Another new requirement is the need for entities responsible for reporting to notify the competent authority of any significant reporting issues.3 The Guidelines clarify when an issue is considered significant and reportable to the competent authority.

ESMA has published a notification template for any notifications to the competent authorities that agreed to adhere to the template. The Commission de Surveillance du Secteur Financier (CSSF) confirmed it would implement the template once the Guidelines become applicable (ie from April 29, 2024).

The CSSF published a press release 22/33 on December 21, 2022, reminding the concerned entities falling within the scope of EMIR or any entity responsible for reporting on their behalf that the reporting requirement is new but that several entities already applied a careful approach and notified the CSSF of any reporting issues so that there was existing market practice.

The CSSF underlined that the requirement is enforceable under the law of March 15, 2016 on OTC derivatives, central counterparties and trade repositories (2016 Law) to all entities responsible for reporting that are supervised by the CSSF under the 2016 Law.

The CSSF also stressed that the end-of-day response mechanism of trade repositories and the information made available through it must be used to catch any potential misreporting (either made by them or on their behalf). The CSSF underlined that there is enough time for the entities to implement the changes until April 29, 2024. Any failure to report accurately from April 29, 2024, will be considered as non-compliance with Article 9 of EMIR.
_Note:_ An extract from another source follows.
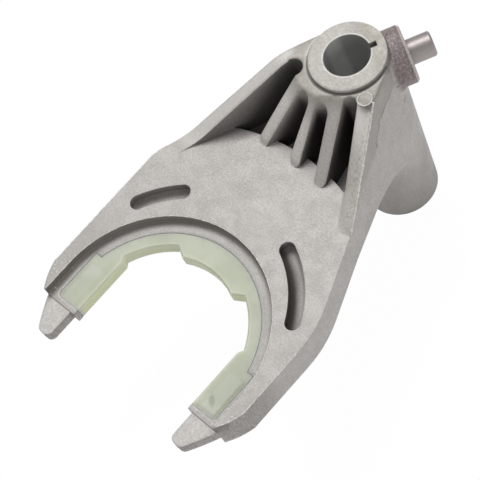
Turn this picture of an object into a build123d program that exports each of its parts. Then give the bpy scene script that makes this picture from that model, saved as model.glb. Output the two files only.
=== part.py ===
# Transfer case range fork: a die-cast aluminium shift fork with a nylon jaw liner
# moulded onto it and a steel follower pin pressed into its hub.
# Millimetres. The shift rail's bore is the Z axis, the ringed end of the hub points
# along +Z, the jaw opens along -Y, and Z = 0 is the middle of the fork plate.
import math
import os

from build123d import *

# Fork plate
plate_thickness = 12.8
jaw_distance = 106.7
plate_half_width = 46.1
arm_length = 12.4
arm_end_half_width = 41.5
arm_curve_start = 2.7
arm_curve_radius = 27.0
left_shoulder_radius = 16.0
right_shoulder_radius = 45.0
right_shoulder_height = 32.5
web_left_point = (-40.5, -47.0)
web_right_point = (33.3, -44.3)
top_edge_radius = 77.1

# Jaw: a stepped recess on both faces, and the flange that carries the liner
recess_radius = 41.15
recess_depth = 3.7
recess_foot = 0.8
seat_radius = 36.6
seat_arm_half_width = 38.2
seat_arm_start = 8.7
seat_end_strip = 2.0
seat_corner_radius = 1.6
jaw_half_opening = 28.0

# Tongue of the casting inside the liner, notched so that the nylon keys onto it
tongue_thickness = 2.6
tongue_width = 2.6
tongue_end_gap = 2.0
notch_radius = 1.3
notch_angles = (15, 45, 75, 105, 135, 165)

# Arm tips
tip_length = 11.3
tip_inner_half_width = 30.0
tip_point_width = 5.0
tip_thickness = 4.4
tip_radius = 2.3
tip_outer_radius = 90.0
tip_root_overlap = 1.0

# Liner
pad_radius = 27.7
thin_radius = 31.8
centre_pad_half_angle = 24.6
centre_ramp_half_angle = 30.0
pad_half_opening = 27.7
arm_pad_start = 11.6
arm_ramp_length = 1.8
liner_edge = 0.7

# Curved grooves in the front face
groove_centre_rise = 9.0
groove_radius = 43.0
groove_width = 5.6
groove_depth = 4.5
groove_bottom_edge = 1.4
groove_spans = ((28.7, 64.6), (128.4, 150.0))

# Hub
bore_diameter = 16.0
hub_front = 30.4
hub_back = -57.4
ring_diameter = 26.7
ring_step = 1.9
ring_edge = 0.4
hub_parting_radius = 15.2
hub_parting_height = 17.4
hub_end_radius = 13.5
hub_end_edge = 1.0
web_left_tangent_radius = 14.4
web_right_tangent_radius = 15.1
slot_width = 2.0
slot_reach = 10.4
slot_depth = 14.0

# Follower pin and the boss that holds it
pin_angle = 60.0
pin_height = 18.2
pin_diameter = 8.8
pin_end = 27.7
pin_chamfer = 0.6
pin_shank_diameter = 7.0
pin_shank_root = 12.2
pin_shank_chamfer = 0.4
boss_diameter = 20.4
boss_face = 19.15
boss_edge = 0.8
boss_root_radius = 3.0

# Web between the hub and the plate: heights are above the plate's front face
web_floor_thickness = 7.4
left_wall_foot = (-36.5, -50.5)
left_wall_angle = 61.5
left_wall_end = -56.0
left_wall_slope_start = -48.9
left_wall_slope_end = -11.6
left_wall_bends = (22.0, 14.0)
right_wall_foot = (19.5, -31.5)
right_wall_angle = 109.8
right_wall_width = 9.0
right_wall_slope_length = 22.9
right_wall_outer_rise = 9.8
run_out_end = ((27.4, -44.4), (34.5, -42.9))
web_draft = 2.5
skirt_radius = 25.0
skirt_draft = 3.0
ejector_pad_diameter = 5.4
ejector_pad_place = (15.2, -8.7)
ejector_pad_height = 0.4

# Ribs fan out from a point beside the rail: angle, crest distance, foot distance
rib_origin = (2.2, 0.0)
ribs = ((-118.9, 19.1, 39.4), (-95.7, 17.1, 34.8), (-75.4, 13.3, 36.9))
rib_half_width = 2.4
rib_head_half_width = 4.4
fan_radius = 27.0
fan_margins = (12.0, 4.4)
pocket_corner = 0.6
pocket_bite = 0.3
left_pocket_end = -53.0
right_pocket_end = -35.5

# Rounded upper ends of the pockets, from the rib origin: angle, distance, radius
pocket_ends = (
    (-140.8, 20.3, 3.4),
    (-108.3, 21.1, 2.8),
    (-86.4, 19.3, 2.4),
    (-53.5, 15.6, 2.4),
)

# Heights and places that follow from the values above
plate_top = plate_thickness / 2
plate_back = -plate_thickness / 2
ledge_top = plate_top - recess_depth
shoulder_height = hub_front - ring_step
web_floor = plate_back + web_floor_thickness
web_rise = shoulder_height - plate_top
jaw_centre = (0.0, -jaw_distance)
groove_centre = (0.0, -jaw_distance + groove_centre_rise)
arm_end = -jaw_distance - arm_length
liner_end = arm_end + seat_end_strip
curve_start = -jaw_distance - arm_curve_start
boss_radius = boss_diameter / 2
pin_radius = pin_diameter / 2
pin_shank_radius = pin_shank_diameter / 2
far = 4 * plate_half_width


def from_point(point, angle, distance):
    """The point at an angle in degrees and a distance from another point."""
    turn = math.radians(angle)
    return (point[0] + distance * math.cos(turn), point[1] + distance * math.sin(turn))


def tangent_point(point, radius, side):
    """Where a line from a point touches a circle about the rail's axis."""
    distance = math.hypot(*point)
    angle = math.atan2(point[1], point[0]) + side * math.acos(radius / distance)
    return (radius * math.cos(angle), radius * math.sin(angle))


def meets_x(start, end, x):
    """The point with the given x on the straight line through two points."""
    return (x, start[1] + (end[1] - start[1]) * (x - start[0]) / (end[0] - start[0]))


left_tangent = tangent_point(web_left_point, web_left_tangent_radius, -1)
right_tangent = tangent_point(web_right_point, web_right_tangent_radius, 1)
left_shoulder = meets_x(left_tangent, web_left_point, -plate_half_width)
right_shoulder = (plate_half_width, -jaw_distance + right_shoulder_height)

# Outline of the whole fork seen along the rail, before the jaw is opened
with BuildSketch() as outline:
    with BuildLine():
        RadiusArc((arm_end_half_width, arm_end), (plate_half_width, curve_start), -arm_curve_radius)
        Polyline((plate_half_width, curve_start), right_shoulder, web_right_point, right_tangent)
        ThreePointArc(right_tangent, (0, web_left_tangent_radius), left_tangent)
        Polyline(left_tangent, left_shoulder, (-plate_half_width, curve_start))
        RadiusArc((-plate_half_width, curve_start), (-arm_end_half_width, arm_end), -arm_curve_radius)
        Line((-arm_end_half_width, arm_end), (arm_end_half_width, arm_end))
    make_face()
    fillet(outline.vertices().sort_by_distance(left_shoulder)[0], left_shoulder_radius)
    fillet(outline.vertices().sort_by_distance(right_shoulder)[0], right_shoulder_radius)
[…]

1 Amending Directive 2002/92/EC and Directive 2011/61/EU (recast).
2 Pursuant to Directive 2011/61/EU of the European Parliament and of the Council of 8 June 2011 on alternative investment fund managers, as amended.
3 The reporting issues fall within the scope of article 9(1) of the Commission Implementing Regulation (EU) 2022/1860 of June 10, 2022, laying down implementing technical standards for the application of Regulation (EU) No 648/2012 of the European Parliament and of the Council with regard to the standards, formats, frequency and methods and arrangements for reporting (ITS).